• _STATED GOAL_:
Return the first line, the line containing "return material", and every line between them, exactly as they stand.

• _INFORMATION SUPPLIED_:
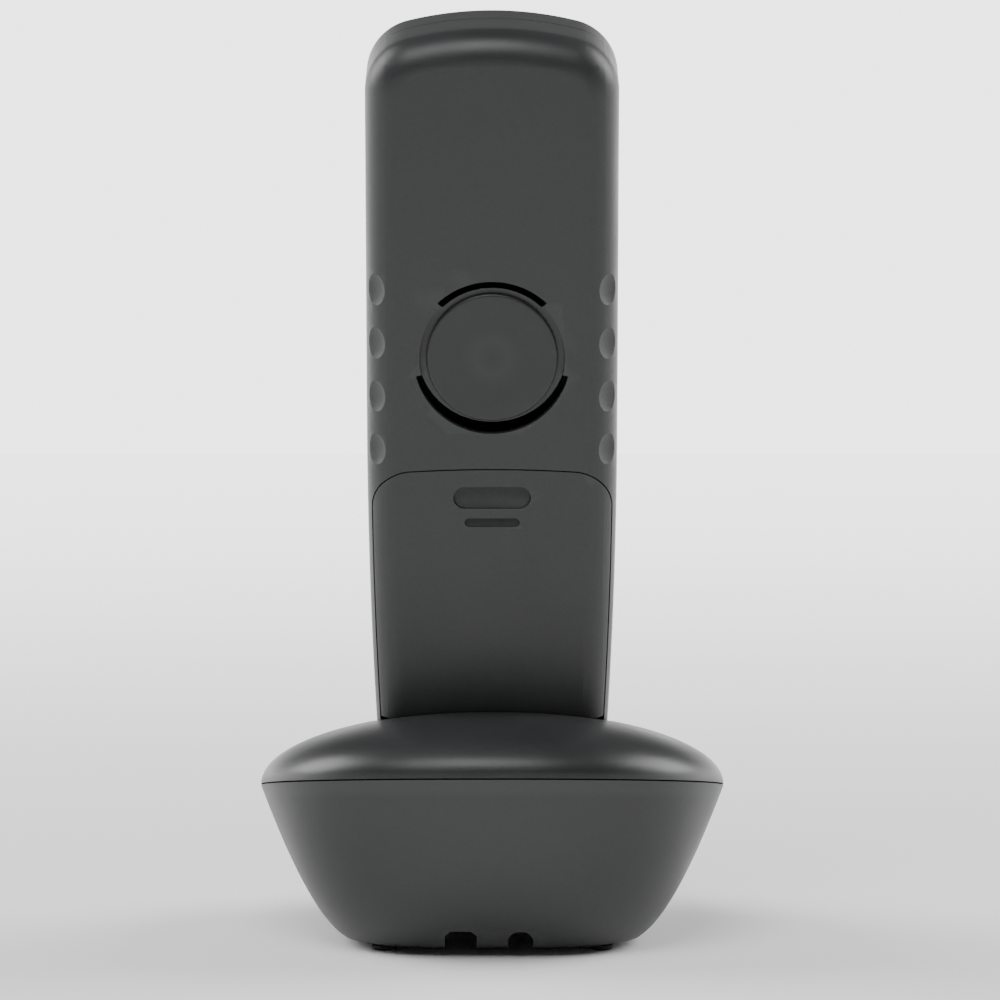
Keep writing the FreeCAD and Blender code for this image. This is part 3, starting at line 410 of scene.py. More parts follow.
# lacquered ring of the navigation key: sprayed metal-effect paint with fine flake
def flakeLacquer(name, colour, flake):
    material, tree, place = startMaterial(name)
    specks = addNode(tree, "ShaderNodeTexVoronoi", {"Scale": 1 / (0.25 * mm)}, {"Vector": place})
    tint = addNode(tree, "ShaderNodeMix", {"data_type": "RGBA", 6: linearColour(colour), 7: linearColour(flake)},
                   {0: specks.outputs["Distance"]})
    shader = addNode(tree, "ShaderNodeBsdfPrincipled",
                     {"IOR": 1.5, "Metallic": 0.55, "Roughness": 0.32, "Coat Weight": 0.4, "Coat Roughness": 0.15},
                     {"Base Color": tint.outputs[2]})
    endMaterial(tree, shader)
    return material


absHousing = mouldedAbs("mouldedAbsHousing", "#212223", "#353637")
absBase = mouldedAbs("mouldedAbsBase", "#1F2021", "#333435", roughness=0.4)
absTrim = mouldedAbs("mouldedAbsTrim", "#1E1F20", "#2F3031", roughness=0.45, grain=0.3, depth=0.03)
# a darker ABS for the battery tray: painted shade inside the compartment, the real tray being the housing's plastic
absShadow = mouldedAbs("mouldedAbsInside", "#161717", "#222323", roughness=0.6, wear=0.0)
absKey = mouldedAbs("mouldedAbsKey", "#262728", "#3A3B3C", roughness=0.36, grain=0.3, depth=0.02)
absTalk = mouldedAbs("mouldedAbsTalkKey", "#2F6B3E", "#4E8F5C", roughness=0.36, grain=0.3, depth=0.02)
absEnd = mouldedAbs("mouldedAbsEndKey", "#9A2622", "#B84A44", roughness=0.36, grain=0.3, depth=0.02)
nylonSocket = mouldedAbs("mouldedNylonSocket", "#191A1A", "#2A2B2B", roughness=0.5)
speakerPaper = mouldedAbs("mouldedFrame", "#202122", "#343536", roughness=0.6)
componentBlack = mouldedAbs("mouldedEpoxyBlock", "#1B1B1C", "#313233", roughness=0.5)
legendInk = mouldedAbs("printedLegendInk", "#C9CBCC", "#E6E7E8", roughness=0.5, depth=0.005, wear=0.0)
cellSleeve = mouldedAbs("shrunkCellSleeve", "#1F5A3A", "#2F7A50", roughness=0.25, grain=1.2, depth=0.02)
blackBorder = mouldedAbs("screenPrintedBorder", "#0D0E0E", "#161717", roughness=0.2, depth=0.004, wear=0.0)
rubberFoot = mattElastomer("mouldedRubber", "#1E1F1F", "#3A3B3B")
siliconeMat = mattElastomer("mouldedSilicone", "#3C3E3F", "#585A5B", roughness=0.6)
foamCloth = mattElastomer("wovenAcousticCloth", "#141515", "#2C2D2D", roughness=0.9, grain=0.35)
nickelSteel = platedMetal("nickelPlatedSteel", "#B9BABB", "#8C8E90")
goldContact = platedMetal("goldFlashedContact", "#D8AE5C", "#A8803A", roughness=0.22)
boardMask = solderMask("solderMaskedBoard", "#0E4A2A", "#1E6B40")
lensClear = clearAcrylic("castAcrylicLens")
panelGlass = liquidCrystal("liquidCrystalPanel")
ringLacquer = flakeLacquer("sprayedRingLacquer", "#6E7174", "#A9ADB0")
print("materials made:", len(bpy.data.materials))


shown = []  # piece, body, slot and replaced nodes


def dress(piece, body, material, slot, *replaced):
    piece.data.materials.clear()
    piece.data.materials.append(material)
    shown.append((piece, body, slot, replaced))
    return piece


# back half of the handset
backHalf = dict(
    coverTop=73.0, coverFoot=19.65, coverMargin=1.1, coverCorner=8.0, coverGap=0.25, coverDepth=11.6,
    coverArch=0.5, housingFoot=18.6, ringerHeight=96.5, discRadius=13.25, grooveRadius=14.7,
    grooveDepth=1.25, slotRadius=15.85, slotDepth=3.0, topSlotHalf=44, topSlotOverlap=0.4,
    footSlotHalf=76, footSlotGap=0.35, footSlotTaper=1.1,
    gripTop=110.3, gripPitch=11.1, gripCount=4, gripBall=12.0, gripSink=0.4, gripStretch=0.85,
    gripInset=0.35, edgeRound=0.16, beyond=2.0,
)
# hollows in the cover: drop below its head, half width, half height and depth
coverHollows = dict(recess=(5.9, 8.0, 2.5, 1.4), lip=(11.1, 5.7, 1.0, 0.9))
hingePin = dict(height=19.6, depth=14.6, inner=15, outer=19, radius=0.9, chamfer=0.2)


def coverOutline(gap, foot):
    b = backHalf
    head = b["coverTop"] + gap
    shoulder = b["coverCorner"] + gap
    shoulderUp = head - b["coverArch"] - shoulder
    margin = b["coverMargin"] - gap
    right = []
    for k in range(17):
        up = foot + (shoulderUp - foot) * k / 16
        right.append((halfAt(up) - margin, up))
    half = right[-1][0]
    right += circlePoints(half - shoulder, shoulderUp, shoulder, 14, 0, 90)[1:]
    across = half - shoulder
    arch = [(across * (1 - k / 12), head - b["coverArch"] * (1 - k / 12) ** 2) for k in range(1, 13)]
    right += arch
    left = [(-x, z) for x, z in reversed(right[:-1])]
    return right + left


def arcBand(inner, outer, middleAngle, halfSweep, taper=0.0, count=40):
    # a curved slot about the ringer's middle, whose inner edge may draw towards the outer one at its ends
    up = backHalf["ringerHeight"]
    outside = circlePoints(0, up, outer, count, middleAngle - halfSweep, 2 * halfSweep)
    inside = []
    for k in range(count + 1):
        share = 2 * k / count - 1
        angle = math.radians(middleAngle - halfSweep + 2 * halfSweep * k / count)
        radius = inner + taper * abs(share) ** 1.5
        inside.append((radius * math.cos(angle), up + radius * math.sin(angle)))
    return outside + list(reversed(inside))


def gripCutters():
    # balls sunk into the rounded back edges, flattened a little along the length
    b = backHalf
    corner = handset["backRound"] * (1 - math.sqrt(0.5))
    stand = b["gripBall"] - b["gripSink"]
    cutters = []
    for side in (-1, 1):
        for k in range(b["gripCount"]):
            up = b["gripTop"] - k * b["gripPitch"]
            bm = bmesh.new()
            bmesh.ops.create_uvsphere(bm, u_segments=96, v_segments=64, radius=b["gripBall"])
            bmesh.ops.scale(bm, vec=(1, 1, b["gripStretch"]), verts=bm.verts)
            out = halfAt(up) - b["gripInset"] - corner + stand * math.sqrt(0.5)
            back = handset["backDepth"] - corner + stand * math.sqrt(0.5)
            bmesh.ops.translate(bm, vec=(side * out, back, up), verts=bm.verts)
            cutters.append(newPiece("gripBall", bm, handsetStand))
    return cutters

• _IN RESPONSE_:
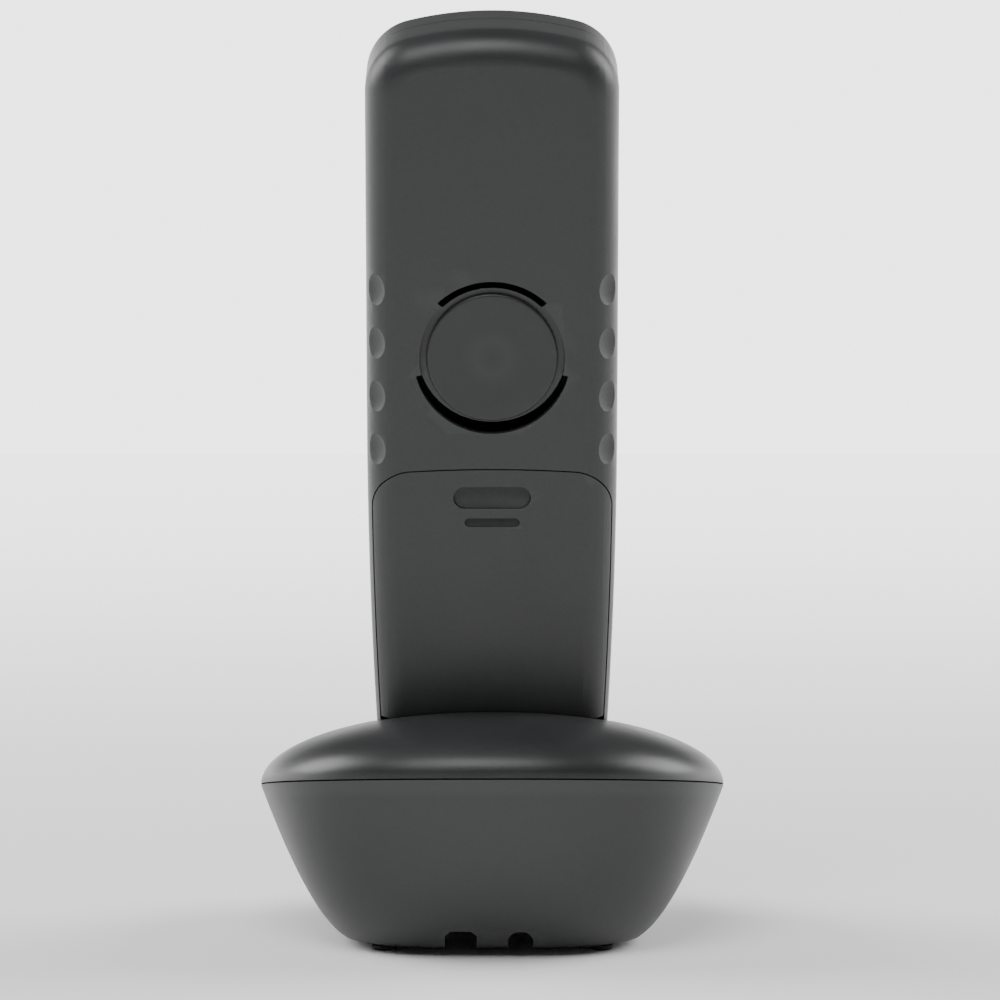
Keep writing the FreeCAD and Blender code for this image. This is part 3, starting at line 410 of scene.py. More parts follow.
# lacquered ring of the navigation key: sprayed metal-effect paint with fine flake
def flakeLacquer(name, colour, flake):
    material, tree, place = startMaterial(name)
    specks = addNode(tree, "ShaderNodeTexVoronoi", {"Scale": 1 / (0.25 * mm)}, {"Vector": place})
    tint = addNode(tree, "ShaderNodeMix", {"data_type": "RGBA", 6: linearColour(colour), 7: linearColour(flake)},
                   {0: specks.outputs["Distance"]})
    shader = addNode(tree, "ShaderNodeBsdfPrincipled",
                     {"IOR": 1.5, "Metallic": 0.55, "Roughness": 0.32, "Coat Weight": 0.4, "Coat Roughness": 0.15},
                     {"Base Color": tint.outputs[2]})
    endMaterial(tree, shader)
    return material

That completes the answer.